**AIM OF THE TASK:**
Copy exactly the lines from the start of the data below through the one that carries "REAR_TUBE_EASE = 0.0010", and only those.
------------------------------------
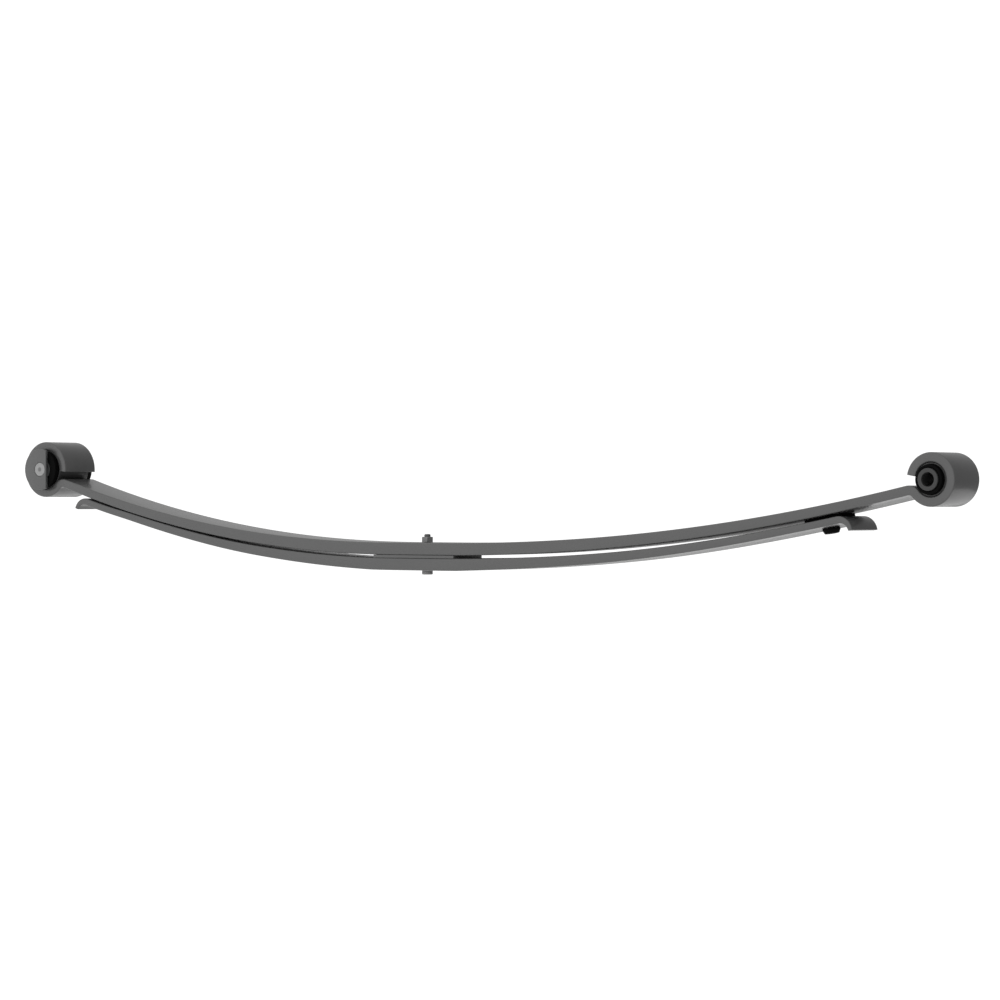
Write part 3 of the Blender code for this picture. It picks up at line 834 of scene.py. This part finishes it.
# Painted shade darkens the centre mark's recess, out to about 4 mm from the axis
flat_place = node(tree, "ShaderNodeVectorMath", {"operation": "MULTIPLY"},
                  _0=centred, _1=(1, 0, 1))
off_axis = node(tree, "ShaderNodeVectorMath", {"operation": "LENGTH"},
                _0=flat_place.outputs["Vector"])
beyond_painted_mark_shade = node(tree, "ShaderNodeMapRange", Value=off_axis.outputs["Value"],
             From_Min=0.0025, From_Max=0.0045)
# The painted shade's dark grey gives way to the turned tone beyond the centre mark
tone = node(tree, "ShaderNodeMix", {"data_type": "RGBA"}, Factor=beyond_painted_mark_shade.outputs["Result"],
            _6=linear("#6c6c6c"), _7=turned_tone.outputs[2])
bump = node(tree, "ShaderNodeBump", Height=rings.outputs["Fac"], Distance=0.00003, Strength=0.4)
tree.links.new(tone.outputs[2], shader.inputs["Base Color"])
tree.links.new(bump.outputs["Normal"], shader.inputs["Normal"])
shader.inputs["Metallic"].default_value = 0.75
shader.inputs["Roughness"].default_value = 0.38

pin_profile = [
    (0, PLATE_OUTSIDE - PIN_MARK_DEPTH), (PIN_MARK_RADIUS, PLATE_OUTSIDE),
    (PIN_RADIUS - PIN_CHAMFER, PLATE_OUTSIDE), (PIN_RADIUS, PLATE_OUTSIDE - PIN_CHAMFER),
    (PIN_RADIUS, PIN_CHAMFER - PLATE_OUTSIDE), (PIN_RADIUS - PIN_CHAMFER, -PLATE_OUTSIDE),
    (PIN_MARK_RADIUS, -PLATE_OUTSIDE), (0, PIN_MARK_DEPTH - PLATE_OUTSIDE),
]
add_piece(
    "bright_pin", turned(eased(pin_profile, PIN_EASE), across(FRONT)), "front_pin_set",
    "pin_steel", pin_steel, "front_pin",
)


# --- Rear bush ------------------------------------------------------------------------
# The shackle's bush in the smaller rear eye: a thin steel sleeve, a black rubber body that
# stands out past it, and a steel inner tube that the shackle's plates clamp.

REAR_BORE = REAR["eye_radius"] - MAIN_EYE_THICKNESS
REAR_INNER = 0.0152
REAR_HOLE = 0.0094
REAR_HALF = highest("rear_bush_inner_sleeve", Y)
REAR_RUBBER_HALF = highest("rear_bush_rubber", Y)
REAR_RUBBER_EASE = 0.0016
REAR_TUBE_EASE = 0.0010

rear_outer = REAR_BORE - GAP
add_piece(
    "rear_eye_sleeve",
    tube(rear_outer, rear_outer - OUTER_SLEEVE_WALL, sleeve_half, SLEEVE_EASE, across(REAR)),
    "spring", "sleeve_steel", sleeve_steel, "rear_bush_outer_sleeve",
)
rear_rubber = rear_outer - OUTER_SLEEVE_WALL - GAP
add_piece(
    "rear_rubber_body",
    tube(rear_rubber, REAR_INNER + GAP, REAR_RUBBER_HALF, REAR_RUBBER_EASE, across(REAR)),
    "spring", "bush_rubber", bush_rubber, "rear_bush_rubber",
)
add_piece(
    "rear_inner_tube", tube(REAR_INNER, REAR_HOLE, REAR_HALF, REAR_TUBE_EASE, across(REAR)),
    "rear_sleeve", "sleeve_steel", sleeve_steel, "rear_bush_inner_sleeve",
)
------------------------------------
**SOLUTION FOR THIS PROBLEM:**
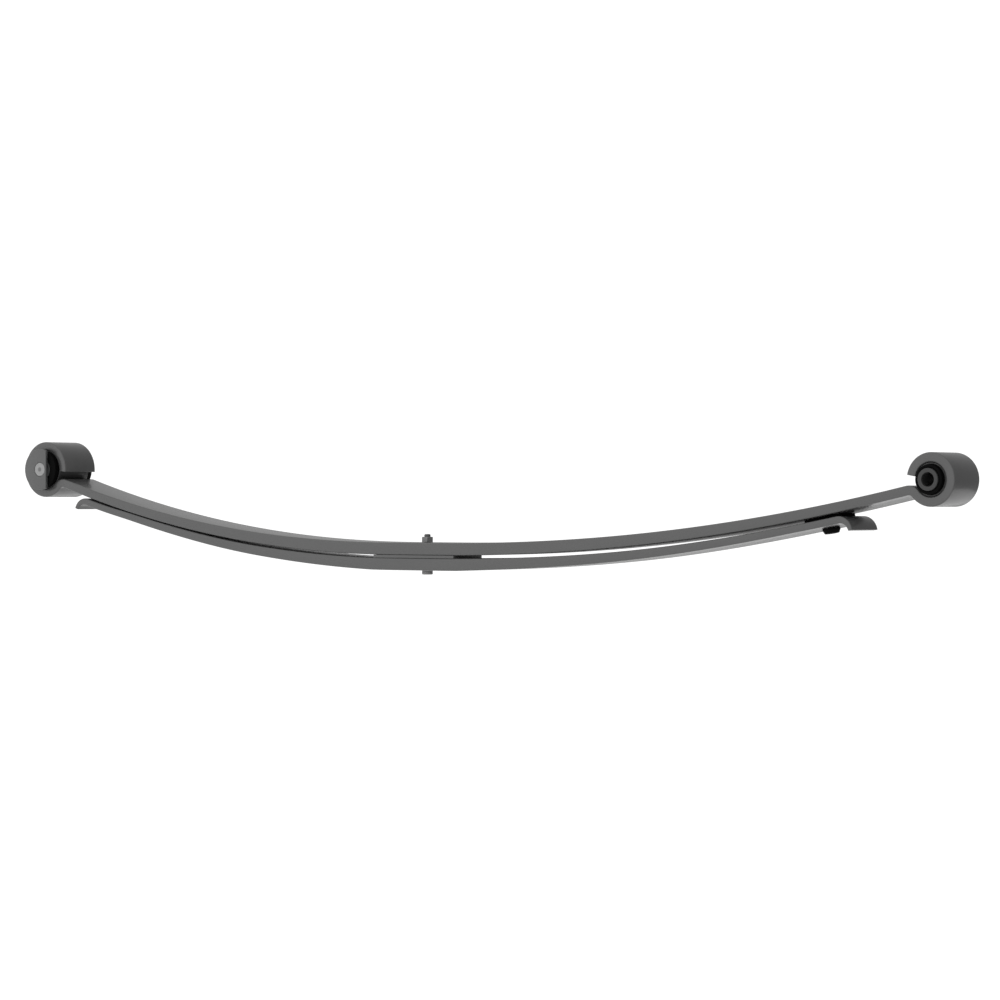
Write part 3 of the Blender code for this picture. It picks up at line 834 of scene.py. This part finishes it.
# Painted shade darkens the centre mark's recess, out to about 4 mm from the axis
flat_place = node(tree, "ShaderNodeVectorMath", {"operation": "MULTIPLY"},
                  _0=centred, _1=(1, 0, 1))
off_axis = node(tree, "ShaderNodeVectorMath", {"operation": "LENGTH"},
                _0=flat_place.outputs["Vector"])
beyond_painted_mark_shade = node(tree, "ShaderNodeMapRange", Value=off_axis.outputs["Value"],
             From_Min=0.0025, From_Max=0.0045)
# The painted shade's dark grey gives way to the turned tone beyond the centre mark
tone = node(tree, "ShaderNodeMix", {"data_type": "RGBA"}, Factor=beyond_painted_mark_shade.outputs["Result"],
            _6=linear("#6c6c6c"), _7=turned_tone.outputs[2])
bump = node(tree, "ShaderNodeBump", Height=rings.outputs["Fac"], Distance=0.00003, Strength=0.4)
tree.links.new(tone.outputs[2], shader.inputs["Base Color"])
tree.links.new(bump.outputs["Normal"], shader.inputs["Normal"])
shader.inputs["Metallic"].default_value = 0.75
shader.inputs["Roughness"].default_value = 0.38

pin_profile = [
    (0, PLATE_OUTSIDE - PIN_MARK_DEPTH), (PIN_MARK_RADIUS, PLATE_OUTSIDE),
    (PIN_RADIUS - PIN_CHAMFER, PLATE_OUTSIDE), (PIN_RADIUS, PLATE_OUTSIDE - PIN_CHAMFER),
    (PIN_RADIUS, PIN_CHAMFER - PLATE_OUTSIDE), (PIN_RADIUS - PIN_CHAMFER, -PLATE_OUTSIDE),
    (PIN_MARK_RADIUS, -PLATE_OUTSIDE), (0, PIN_MARK_DEPTH - PLATE_OUTSIDE),
]
add_piece(
    "bright_pin", turned(eased(pin_profile, PIN_EASE), across(FRONT)), "front_pin_set",
    "pin_steel", pin_steel, "front_pin",
)


# --- Rear bush ------------------------------------------------------------------------
# The shackle's bush in the smaller rear eye: a thin steel sleeve, a black rubber body that
# stands out past it, and a steel inner tube that the shackle's plates clamp.

REAR_BORE = REAR["eye_radius"] - MAIN_EYE_THICKNESS
REAR_INNER = 0.0152
REAR_HOLE = 0.0094
REAR_HALF = highest("rear_bush_inner_sleeve", Y)
REAR_RUBBER_HALF = highest("rear_bush_rubber", Y)
REAR_RUBBER_EASE = 0.0016
REAR_TUBE_EASE = 0.0010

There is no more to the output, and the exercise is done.